Semanalmente
eu ia à biblioteca (aquela do Parque 13 de Maio, a Estadual Presidente Castelo
Branco), não para conseguir livros novos exatamente. Mas para pegar os velhos, os
de páginas amarelecidas pelo tempo, os riscados, os com marcas e histórias, os
esquecidos. Certa vez notei que em um exemplar de Kramer Versus Kramer alguém tinha se dedicado a sublinhar todos os
palavrões impressos no livro. Achava engraçado isso. Teria sido um puritano
religioso?

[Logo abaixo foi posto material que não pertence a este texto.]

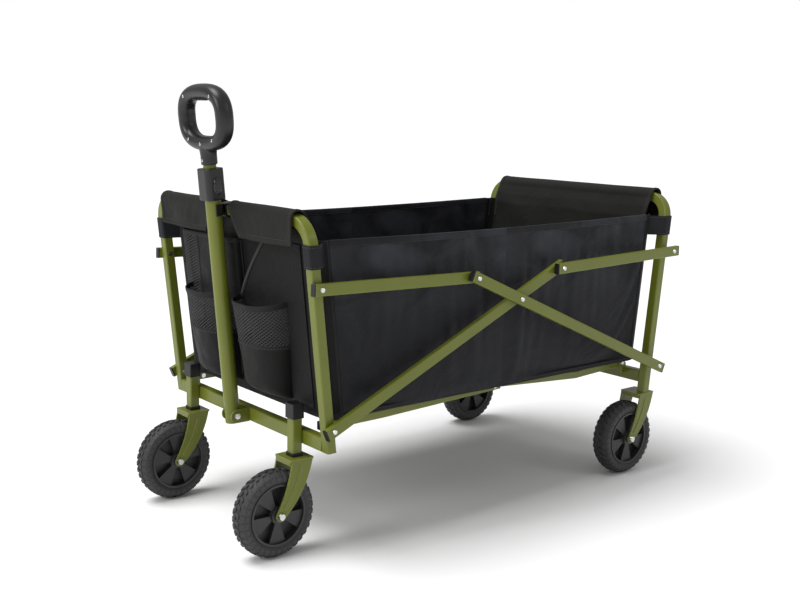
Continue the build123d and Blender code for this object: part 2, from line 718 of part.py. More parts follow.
export_step(lock_collar.part, "parts/lock_collar.step")

with BuildPart() as lock_button:
    with BuildSketch(button_plane.offset(-button_pocket + button_travel + seat)):
        SlotOverall(button_h - 2 * seat, button_w - 2 * seat, rotation=90)
    extrude(amount=button_pocket - button_travel - seat + button_proud)
    with BuildSketch(button_plane.offset(button_proud)):
        with GridLocations(0, 6, 1, 4):
            Rectangle(button_w - 6, 2)
    extrude(amount=0.6)
lock_button.part.label = "lock_button"
export_step(lock_button.part, "parts/lock_button.step")

with BuildPart() as inner_tube:
    with BuildSketch(handle_plane(inner_tube_start)):
        Circle(inner_tube_r)
        Circle(inner_tube_r - inner_tube_wall, mode=Mode.SUBTRACT)
    extrude(amount=grip_start + grip_socket - inner_tube_start)
inner_tube.part.label = "inner_tube"
export_step(inner_tube.part, "parts/inner_tube.step")

# --- D grip: two halves that meet on the handle's plane, a ridged insert and its screws
grip_mid = (grip_top + grip_bottom) / 2
SCREWS = [(side * 33, grip_top - 22) for side in (-1, 1)]
SCREWS += [(side * 27, grip_bottom + 22) for side in (-1, 1)]
SCREWS += [(0, grip_bottom + 17)]
insert_s = opening_top - insert_h / 2
for name, way in {"front": -1, "rear": 1}.items():
    with BuildPart() as grip_half:
        with BuildSketch(handle_face()) as outline:
            with Locations((0, grip_mid)):
                Ellipse(grip_w / 2, (grip_top - grip_bottom) / 2 + 3)
            with Locations((0, grip_top + grip_w / 2)):
                Rectangle(grip_w, grip_w, mode=Mode.SUBTRACT)
            fillet(outline.vertices(), grip_corner)
        extrude(amount=grip_depth / 2, both=True)
        with BuildSketch(handle_face()) as opening:
            with BuildLine():
                Polyline(
                    (-opening_top_w / 2, opening_top),
                    (opening_top_w / 2, opening_top),
                    (opening_mid_w / 2, (opening_top + opening_bottom) / 2 + 3),
                    (opening_bottom_w / 2, opening_bottom),
                    (-opening_bottom_w / 2, opening_bottom),
                    (-opening_mid_w / 2, (opening_top + opening_bottom) / 2 + 3),
                    close=True,
                )
            make_face()
            fillet(opening.vertices(), opening_corner)
        extrude(amount=grip_depth, both=True, mode=Mode.SUBTRACT)
        rims = grip_half.faces().sort_by(Axis.X)
        fillet((rims[0].edges() + rims[-1].edges()), grip_round)
        with BuildSketch(handle_plane(grip_start)):
            Circle(grip_neck_r)
        extrude(amount=grip_bottom + 14 - grip_start)
        with BuildSketch(handle_plane(grip_start)):
            Circle(inner_tube_r + seat)
        extrude(amount=grip_socket + seat, mode=Mode.SUBTRACT)
        with BuildSketch(handle_face()):
            with Locations((0, insert_s)):
                Rectangle(insert_w + 2 * seat, insert_h + 2 * seat)
        extrude(amount=insert_depth / 2 + seat, both=True, mode=Mode.SUBTRACT)
        with BuildSketch(handle_face()):
            with Locations(*SCREWS):
                Circle(grip_screw_r / 2 + running)
        extrude(amount=grip_depth / 2 - 3, both=True, mode=Mode.SUBTRACT)
        with BuildSketch(handle_face(grip_depth / 2 - 4)):
            with Locations(*SCREWS):
                Circle(grip_screw_r + 0.3)
        extrude(amount=-grip_depth, mode=Mode.SUBTRACT)
        split(bisect_by=handle_face(-way * seat / 4), keep=Keep.TOP if way > 0 else Keep.BOTTOM)
    grip_half.part.label = f"grip_{name}_half"
    export_step(grip_half.part, f"parts/grip_{name}_half.step")

with BuildPart() as grip_insert:
    with BuildSketch(handle_face()):
        with Locations((0, insert_s)):
            Rectangle(insert_w, insert_h)
        with Locations((0, opening_top - insert_h)):
            with GridLocations(insert_w / insert_ridges, 0, insert_ridges, 1):
                Circle(insert_w / insert_ridges / 3)
    extrude(amount=insert_depth / 2, both=True)
grip_insert.part.label = "grip_insert"
export_step(grip_insert.part, "parts/grip_insert.step")

with BuildPart() as grip_screws:
    with BuildSketch(handle_face(grip_depth / 2 - 4 + seat / 2)):
        with Locations(*SCREWS):
            Circle(grip_screw_r)
    extrude(amount=-2)
    with BuildSketch(handle_face(grip_depth / 2 - 4 + seat / 2)):
        with Locations(*SCREWS):
            Circle(grip_screw_r / 2)
    extrude(amount=grip_depth / 2)
grip_screws.part.label = "grip_screws"
export_step(grip_screws.part, "parts/grip_screws.step")

# --- fabric tub: end walls behind the posts, side walls split at the fold, flaps over the rails
for name, end in ENDS.items():
    with BuildPart() as wall:
        with BuildSketch(end_plane(end, wall_offset)):
            low_y, high_y = up_post(tub_bottom_z), up_post(rail_z) - flap_gap - 4
            with Locations((0, (low_y + high_y) / 2)):
                Rectangle(2 * (tub_half_w - fabric - 0.5), high_y - low_y)
        extrude(amount=-end * fabric)
    wall.part.label = f"{name}_wall"
    export_step(wall.part, f"parts/{name}_wall.step")

    with BuildPart() as side_walls:
        for side in SIDES.values():
            clear = (wall_offset + fabric + seat) / cos(radians(lean))
            with BuildSketch(side_plane(side * (tub_half_w - fabric / 2))):
                with BuildLine():
                    Polyline(
                        (end * seat, tub_bottom_z),
                        (end * (post_x(tub_bottom_z) - clear), tub_bottom_z),
                        (end * (post_x(tub_top_z) - clear), tub_top_z),
                        (end * seat, tub_top_z),
                        close=True,
                    )
                make_face()
            extrude(amount=fabric / 2, both=True)
    side_walls.part.label = f"{name}_side_walls"
    export_step(side_walls.part, f"parts/{name}_side_walls.step")

    with BuildPart() as flap:
        across = Plane(
            origin=(middle_x + end * post_x(rail_z), -flap_half, rail_z),
            x_dir=(cos(radians(lean)), 0, -end * sin(radians(lean))),
            z_dir=(0, 1, 0),
        )
        outer_r = flap_gap + fabric
        # local X points along +X, local Y points down the post
        out_drop = up_post(rail_z) - up_post(flap_hem_z)
        in_drop = up_post(rail_z) - up_post(flap_inside_z)
        with BuildSketch(across):
            with BuildLine():
                Polyline((end * outer_r, 0), (end * outer_r, out_drop), (end * flap_gap, out_drop), (end * flap_gap, 0))
                ThreePointArc((end * flap_gap, 0), (0, -flap_gap), (-end * flap_gap, 0))
                Polyline(
                    (-end * flap_gap, 0), (-end * flap_gap, in_drop), (-end * outer_r, in_drop), (-end * outer_r, 0)
                )
                ThreePointArc((-end * outer_r, 0), (0, -outer_r), (end * outer_r, 0))
            make_face()
        extrude(amount=2 * flap_half)
        if name == "front":
            with BuildSketch(end_plane(end, 14.2)):
                with BuildLine():
                    Polyline(
                        (-notch_top_half, up_post(rail_z) + 40),
                        (notch_top_half, up_post(rail_z) + 40),
                        (notch_top_half, up_post(rail_z)),
                        (notch_low_half, up_post(flap_hem_z) - 10),
                        (-notch_low_half, up_post(flap_hem_z) - 10),
                        (-notch_top_half, up_post(rail_z)),
                        close=True,
                    )
                make_face()
            extrude(amount=-60, mode=Mode.SUBTRACT)
    flap.part.label = f"{name}_flap"
    export_step(flap.part, f"parts/{name}_flap.step")

    with BuildPart() as post_loops:
        for side in SIDES.values():
            with BuildSketch(
                Plane(
                    origin=(middle_x + end * post_x(loop_z[0]), side * post_y, loop_z[0]),
                    x_dir=(0, 1, 0),
                    z_dir=(end * sin(radians(lean)), 0, cos(radians(lean))),
                )
            ):
                RectangleRounded(post + 2 * (loop_t + seat), post + 2 * (loop_t + seat), post_corner + loop_t)
                RectangleRounded(post + 2 * seat, post + 2 * seat, post_corner, mode=Mode.SUBTRACT)
            extrude(amount=up_post(loop_z[1]) - up_post(loop_z[0]))
    post_loops.part.label = f"{name}_post_loops"
    export_step(post_loops.part, f"parts/{name}_post_loops.step")

# --- pockets sewn to the front wall: two cups and one wide pouch above them
with BuildPart() as pockets:
    boxes = [(cup_y[0], cup_y[1], cup_z, cup_depth), (-cup_y[1], -cup_y[0], cup_z, cup_depth)]
    boxes += [(pouch_y[0], pouch_y[1], pouch_z, pouch_depth)]
    for y0, y1, (z0, z1), depth in boxes:
        base_y = up_post(z0)
        floor_plane = Plane(
            origin=end_plane(-1, wall_offset - seat).from_local_coords((y0 / 2 + y1 / 2, base_y, 0)),
            x_dir=(0, 1, 0),
            z_dir=(-sin(radians(lean)), 0, cos(radians(lean))),
        )
        round_r = min(depth, (y1 - y0) / 2) * 0.8
        for shrink, lift in ((0, 0), (pocket_t, pocket_t)):
            with BuildSketch(floor_plane.offset(lift)) as section:
                with Locations((0, depth / 2)):
                    Rectangle(y1 - y0 - 2 * shrink, depth - 2 * shrink)
                fillet(section.vertices().group_by(Axis.Y)[-1], round_r - shrink)
            extrude(amount=up_post(z1) - base_y, mode=Mode.SUBTRACT if shrink else Mode.ADD)
pockets.part.label = "front_pockets"
export_step(pockets.part, "parts/front_pockets.step")
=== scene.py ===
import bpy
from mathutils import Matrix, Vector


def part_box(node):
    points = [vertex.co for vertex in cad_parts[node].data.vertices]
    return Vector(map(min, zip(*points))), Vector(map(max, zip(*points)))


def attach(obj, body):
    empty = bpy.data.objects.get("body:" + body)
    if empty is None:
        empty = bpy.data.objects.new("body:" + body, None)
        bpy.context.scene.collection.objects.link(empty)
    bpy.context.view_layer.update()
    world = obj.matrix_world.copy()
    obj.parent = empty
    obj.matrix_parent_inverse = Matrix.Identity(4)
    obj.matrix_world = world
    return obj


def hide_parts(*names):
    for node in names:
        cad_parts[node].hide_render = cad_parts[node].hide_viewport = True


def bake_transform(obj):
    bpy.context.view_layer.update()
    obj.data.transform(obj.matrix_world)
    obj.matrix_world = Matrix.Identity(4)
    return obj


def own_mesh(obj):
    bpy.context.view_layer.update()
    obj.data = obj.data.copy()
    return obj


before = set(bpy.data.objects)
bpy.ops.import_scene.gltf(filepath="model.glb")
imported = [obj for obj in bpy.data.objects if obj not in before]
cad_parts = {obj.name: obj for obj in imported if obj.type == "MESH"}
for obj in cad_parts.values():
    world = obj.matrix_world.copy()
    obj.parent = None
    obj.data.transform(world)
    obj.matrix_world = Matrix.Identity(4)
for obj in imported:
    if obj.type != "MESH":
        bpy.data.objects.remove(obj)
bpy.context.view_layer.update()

import math

import bpy
import numpy as np
from mathutils import Matrix, Vector, noise


# --- Studio ------------------------------------------------------------------
# A plain white floor with no visible horizon, one wide overhead softbox, one
# softbox at the handle end, and a camera at chest height off the near front
# corner.

PALE = (0.9, 0.9, 0.9, 1.0)
scene = bpy.context.scene
scene.view_settings.view_transform = "Standard"
world = bpy.data.worlds.new("studio")
world.use_nodes = True
scene.world = world


def add_node(tree, kind, sockets=None, **settings):
    made = tree.nodes.new(kind)
    for key, value in settings.items():
        setattr(made, key, value)
    for key, value in (sockets or {}).items():
        if isinstance(value, bpy.types.NodeSocket):
            tree.links.new(value, made.inputs[key])
        else:
            made.inputs[key].default_value = value
    return made


def mix_colour(tree, factor, first, second):
    return add_node(tree, "ShaderNodeMix", {0: factor, 6: first, 7: second},
                    data_type="RGBA").outputs[2]


def new_material(name, **constants):
    made = bpy.data.materials.new(name)
    made.use_nodes = True
    shader = made.node_tree.nodes["Principled BSDF"]
    for key, value in constants.items():
        shader.inputs[key.replace("_", " ")].default_value = value
    return made, made.node_tree, shader


def new_object(name, points, faces, material=None):
    mesh = bpy.data.meshes.new(name)
    mesh.from_pydata([tuple(map(float, p)) for p in points], [], faces)
    mesh.update()
    mesh.polygons.foreach_set("use_smooth", [True] * len(mesh.polygons))
    made = bpy.data.objects.new(name, mesh)
    scene.collection.objects.link(made)
    if material:
        mesh.materials.append(material)
    return made


air = world.node_tree
seen = air.nodes.new("ShaderNodeLightPath").outputs["Is Camera Ray"]
strength = add_node(air, "ShaderNodeMapRange", {0: seen, 3: 0.46, 4: 1.0})
air.nodes["Background"].inputs["Color"].default_value = (1.0, 1.0, 1.0, 1.0)
air.links.new(strength.outputs[0], air.nodes["Background"].inputs["Strength"])

floor_paint, tree, shader = new_material("floor_paint", Roughness=0.9, Specular_IOR_Level=0.0)
cloudy = add_node(tree, "ShaderNodeTexNoise", {"Scale": 1.5, "Detail": 2.0})
tint = mix_colour(tree, cloudy.outputs[0], PALE, (0.93, 0.93, 0.935, 1.0))
tree.links.new(tint, shader.inputs["Base Color"])
FLOOR_HALF = 60.0
floor = new_object("studio_floor", [(-FLOOR_HALF, -FLOOR_HALF, 0), (FLOOR_HALF, -FLOOR_HALF, 0),
                                    (FLOOR_HALF, FLOOR_HALF, 0), (-FLOOR_HALF, FLOOR_HALF, 0)],
                   [(0, 1, 2, 3)], floor_paint)


def softbox(name, place, aim, size, watts):
    lamp = bpy.data.lights.new(name, "AREA")
    lamp.shape, lamp.size, lamp.energy = "DISK", size, watts
    made = bpy.data.objects.new(name, lamp)
    made.location = place
    made.rotation_euler = (Vector(aim) - Vector(place)).to_track_quat("-Z", "Y").to_euler()
    scene.collection.objects.link(made)


softbox("front_softbox", (-3.2, 0.2, 1.9), (-0.2, 0.0, 0.35), 1.3, 34)
softbox("side_softbox", (1.6, -3.4, 2.6), (0.1, 0.0, 0.45), 1.0, 8)
ceiling = bpy.data.lights.new("ceiling_panel", "SUN")
ceiling.energy, ceiling.angle = 2.45, math.radians(38)
ceiling_lamp = bpy.data.objects.new("ceiling_panel", ceiling)
ceiling_lamp.rotation_euler = Vector((-0.30, 0.22, 1.0)).to_track_quat("Z", "Y").to_euler()
scene.collection.objects.link(ceiling_lamp)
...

Ou um sacana desses sem jeito para ter se dado a tal trabalho? Teria
sido homem ou mulher? Eu ia nas fichas de empréstimo, coladas na última página
do livro e ficava tentando desvendar as datas e as assinaturas. Quem deles,
teria sido? Muitas vezes percebia que o livro não saia das prateleiras em
décadas.
Com
poucos dinheiros no bolso, adolescente dos chatos, eu comia livros, varava as
noites, madrugadas. Eu
Sou o Queijo, de Robert Cormier , Um Belo Verão Perdido,
de William Inge, O
Velho Bairro, de Avery Cormann, Ouvi a Coruja Chamar Meu Nome,
de Margareth Craven (com tradução da Clarice Linspector), A Ilha do Tesouro,
de Stevenson, Os Três
Mosqueteiros, de Alexandre Dumas, Bartleby, de
Melville, Seminário
dos Ratos, de Lygia Fagundes Telles, Feliz Ano Velho,
de Marcelo Rubens Paiva... Estava tudo lá: aventuras, mortes, romances,
encontros, partidas, desfechos e tramas surpreendentes...
No
inverno, com a desculpa de não ter levado guarda-chuva, ficava tardes inteiras,
esquecido de mim, na Circulante. Voltava para casa à noite e ficava trancado no
quarto comendo palavras, instigado. "Vai dormir, menino!", dizia a
minha mãe. E eu nem nem, entretido com outros mundos.